* **Source data**
----------

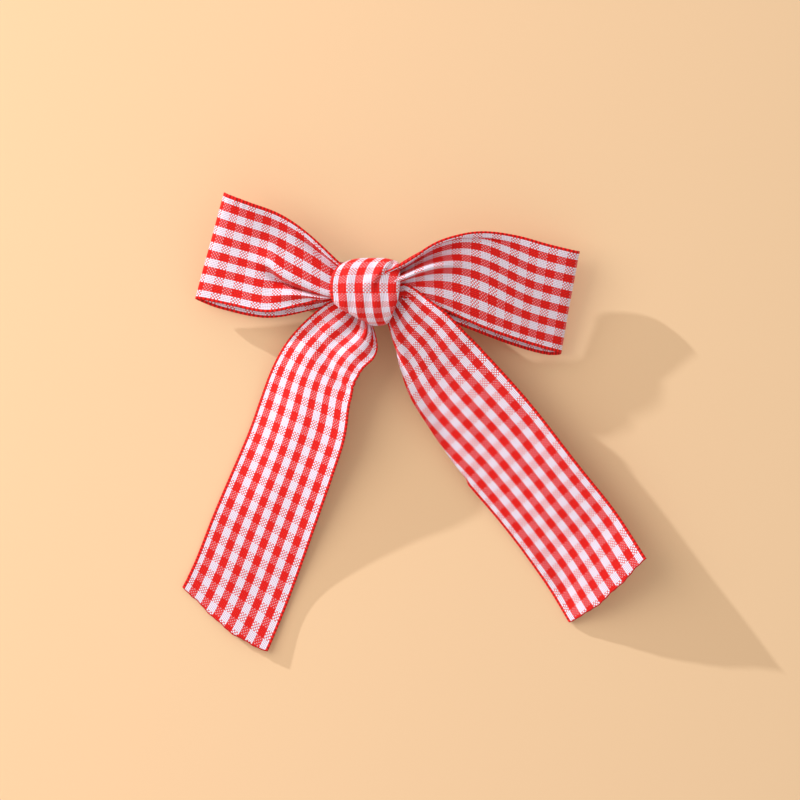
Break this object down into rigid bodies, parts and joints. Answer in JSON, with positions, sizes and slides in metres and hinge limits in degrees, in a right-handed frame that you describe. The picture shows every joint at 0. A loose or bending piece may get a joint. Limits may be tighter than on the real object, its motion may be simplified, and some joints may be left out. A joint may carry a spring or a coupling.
{
  "type": "hair bow clip",
  "caption": "Gingham ribbon bow with loops, gathered knot and long tails, glued on a sprung steel hair clip with toothed jaws.",
  "frame": {"origin": "On the flat underside of the clip's lower jaw, below the middle of the knot.", "axes": "X runs across the bow towards its right loop as seen from the front, Y up the bow away from the tails, Z out of the bow's face. The flat underside of the clip is the plane Z = 0."},
  "size_m": [0.1068, 0.1063, 0.0181],
  "materials": {
    "gingham_ribbon": "yarn-dyed plain weave in red and white checks, with a low sheen",
    "gathered_ribbon": "pressed folds of the same ribbon",
    "thread": "twisted sewing thread",
    "glue": "set hot-melt glue, cloudy",
    "clip_steel": "nickel-plated, light brushing",
    "pin_steel": "plated rivet",
    "spring_steel": "drawn spring wire"
  },
  "bodies": {
    "bow": {"left_loop": "gingham_ribbon", "right_loop": "gingham_ribbon", "left_tail": "gingham_ribbon", "right_tail": "gingham_ribbon", "centre_gather": "gathered_ribbon", "binding_thread": "thread", "knot_wrap": "gingham_ribbon", "glue_pad": "glue", "upper_jaw": "clip_steel", "pivot_pin": "pin_steel", "torsion_spring": "spring_steel"},
    "jaw": {"lower_jaw": "clip_steel"}
  },
  "joints": [
    {"name": "jaw_hinge", "type": "hinge", "parent": "bow", "child": "jaw", "pos_m": [0.00891, 0.00025, 0.0042], "axis": [-0.1392, -0.9903, 0], "range_deg": [0, 32], "stiffness_Nm_per_rad": 0.09, "springref_deg": -20.05, "deforming": ["torsion_spring"]}
  ]
}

----------

* **What to produce**
Please reproduce the entire listing, exactly as shown.

* **Completed task**
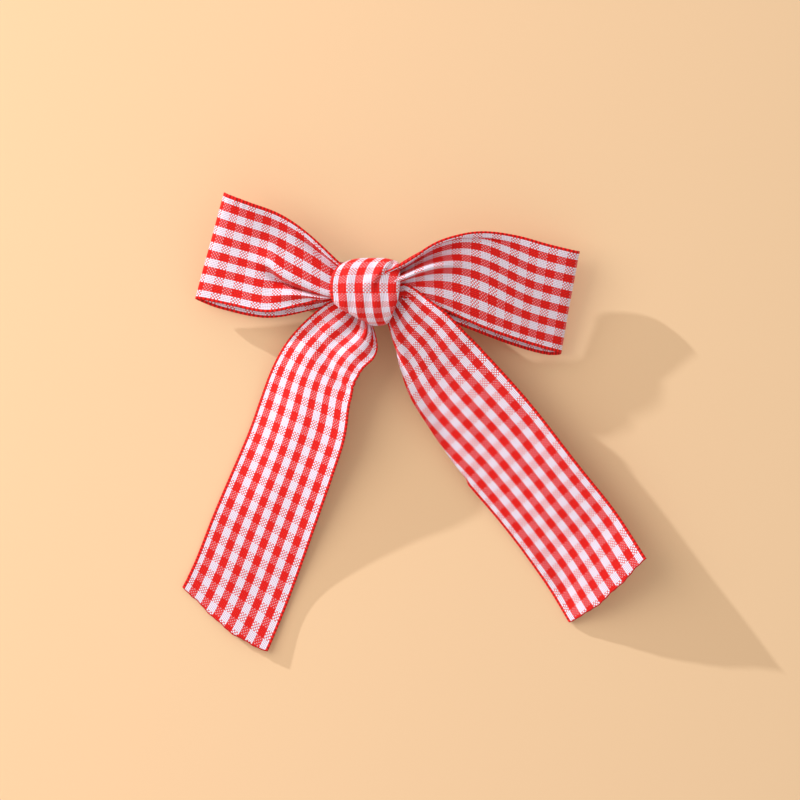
Break this object down into rigid bodies, parts and joints. Answer in JSON, with positions, sizes and slides in metres and hinge limits in degrees, in a right-handed frame that you describe. The picture shows every joint at 0. A loose or bending piece may get a joint. Limits may be tighter than on the real object, its motion may be simplified, and some joints may be left out. A joint may carry a spring or a coupling.
{
  "type": "hair bow clip",
  "caption": "Gingham ribbon bow with loops, gathered knot and long tails, glued on a sprung steel hair clip with toothed jaws.",
  "frame": {"origin": "On the flat underside of the clip's lower jaw, below the middle of the knot.", "axes": "X runs across the bow towards its right loop as seen from the front, Y up the bow away from the tails, Z out of the bow's face. The flat underside of the clip is the plane Z = 0."},
  "size_m": [0.1068, 0.1063, 0.0181],
  "materials": {
    "gingham_ribbon": "yarn-dyed plain weave in red and white checks, with a low sheen",
    "gathered_ribbon": "pressed folds of the same ribbon",
    "thread": "twisted sewing thread",
    "glue": "set hot-melt glue, cloudy",
    "clip_steel": "nickel-plated, light brushing",
    "pin_steel": "plated rivet",
    "spring_steel": "drawn spring wire"
  },
  "bodies": {
    "bow": {"left_loop": "gingham_ribbon", "right_loop": "gingham_ribbon", "left_tail": "gingham_ribbon", "right_tail": "gingham_ribbon", "centre_gather": "gathered_ribbon", "binding_thread": "thread", "knot_wrap": "gingham_ribbon", "glue_pad": "glue", "upper_jaw": "clip_steel", "pivot_pin": "pin_steel", "torsion_spring": "spring_steel"},
    "jaw": {"lower_jaw": "clip_steel"}
  },
  "joints": [
    {"name": "jaw_hinge", "type": "hinge", "parent": "bow", "child": "jaw", "pos_m": [0.00891, 0.00025, 0.0042], "axis": [-0.1392, -0.9903, 0], "range_deg": [0, 32], "stiffness_Nm_per_rad": 0.09, "springref_deg": -20.05, "deforming": ["torsion_spring"]}
  ]
}